The exercise ::
Wherever the string "import" occurs in a line of these records, report that line.

[Rows from a 3D modeling dataset]
━━━

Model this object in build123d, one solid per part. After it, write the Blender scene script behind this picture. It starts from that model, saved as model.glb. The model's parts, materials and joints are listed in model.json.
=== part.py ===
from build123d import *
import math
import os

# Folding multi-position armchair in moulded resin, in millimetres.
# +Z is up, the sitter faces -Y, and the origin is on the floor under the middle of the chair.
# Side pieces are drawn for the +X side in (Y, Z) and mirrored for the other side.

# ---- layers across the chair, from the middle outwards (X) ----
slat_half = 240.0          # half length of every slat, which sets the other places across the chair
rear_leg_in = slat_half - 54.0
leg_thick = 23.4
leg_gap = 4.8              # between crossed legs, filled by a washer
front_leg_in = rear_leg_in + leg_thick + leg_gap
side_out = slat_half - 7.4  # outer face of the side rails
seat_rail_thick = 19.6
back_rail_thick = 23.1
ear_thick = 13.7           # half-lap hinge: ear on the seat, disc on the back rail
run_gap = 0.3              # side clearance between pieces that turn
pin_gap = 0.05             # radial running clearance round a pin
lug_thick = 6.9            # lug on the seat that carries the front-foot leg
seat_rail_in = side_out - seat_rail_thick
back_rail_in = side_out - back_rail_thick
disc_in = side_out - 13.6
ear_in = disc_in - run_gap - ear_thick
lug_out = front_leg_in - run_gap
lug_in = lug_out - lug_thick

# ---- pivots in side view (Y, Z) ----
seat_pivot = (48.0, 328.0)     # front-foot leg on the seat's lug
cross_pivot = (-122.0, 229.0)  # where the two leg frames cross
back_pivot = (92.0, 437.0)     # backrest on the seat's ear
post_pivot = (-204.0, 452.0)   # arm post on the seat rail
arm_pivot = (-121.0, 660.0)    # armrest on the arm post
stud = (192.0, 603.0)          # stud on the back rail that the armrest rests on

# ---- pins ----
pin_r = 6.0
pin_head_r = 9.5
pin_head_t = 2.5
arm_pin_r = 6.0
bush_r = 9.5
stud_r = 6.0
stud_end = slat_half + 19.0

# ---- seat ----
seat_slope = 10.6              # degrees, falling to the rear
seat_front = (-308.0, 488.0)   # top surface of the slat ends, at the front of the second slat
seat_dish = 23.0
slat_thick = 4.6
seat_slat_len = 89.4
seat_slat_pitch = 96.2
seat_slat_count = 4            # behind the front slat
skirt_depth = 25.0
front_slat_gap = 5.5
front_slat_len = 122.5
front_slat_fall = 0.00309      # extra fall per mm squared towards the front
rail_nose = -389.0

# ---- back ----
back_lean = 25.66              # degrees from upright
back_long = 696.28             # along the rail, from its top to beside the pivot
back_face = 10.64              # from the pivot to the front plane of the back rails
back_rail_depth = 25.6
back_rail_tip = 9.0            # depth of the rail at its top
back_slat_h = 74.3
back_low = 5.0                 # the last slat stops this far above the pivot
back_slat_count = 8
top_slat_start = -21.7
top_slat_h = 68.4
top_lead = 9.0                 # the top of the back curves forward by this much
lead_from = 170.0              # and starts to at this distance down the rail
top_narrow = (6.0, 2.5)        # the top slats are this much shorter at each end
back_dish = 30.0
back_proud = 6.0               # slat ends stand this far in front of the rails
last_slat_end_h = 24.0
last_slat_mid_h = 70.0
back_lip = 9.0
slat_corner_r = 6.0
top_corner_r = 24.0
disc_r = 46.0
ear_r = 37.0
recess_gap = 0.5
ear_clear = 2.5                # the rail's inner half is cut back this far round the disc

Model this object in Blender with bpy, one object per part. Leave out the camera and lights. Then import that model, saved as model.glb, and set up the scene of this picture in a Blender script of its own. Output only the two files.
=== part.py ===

━━━

Response ::
from build123d import *
import math
import os
Model this object in Blender with bpy, one object per part. Leave out the camera and lights. Then import that model, saved as model.glb, and set up the scene of this picture in a Blender script of its own. Output only the two files.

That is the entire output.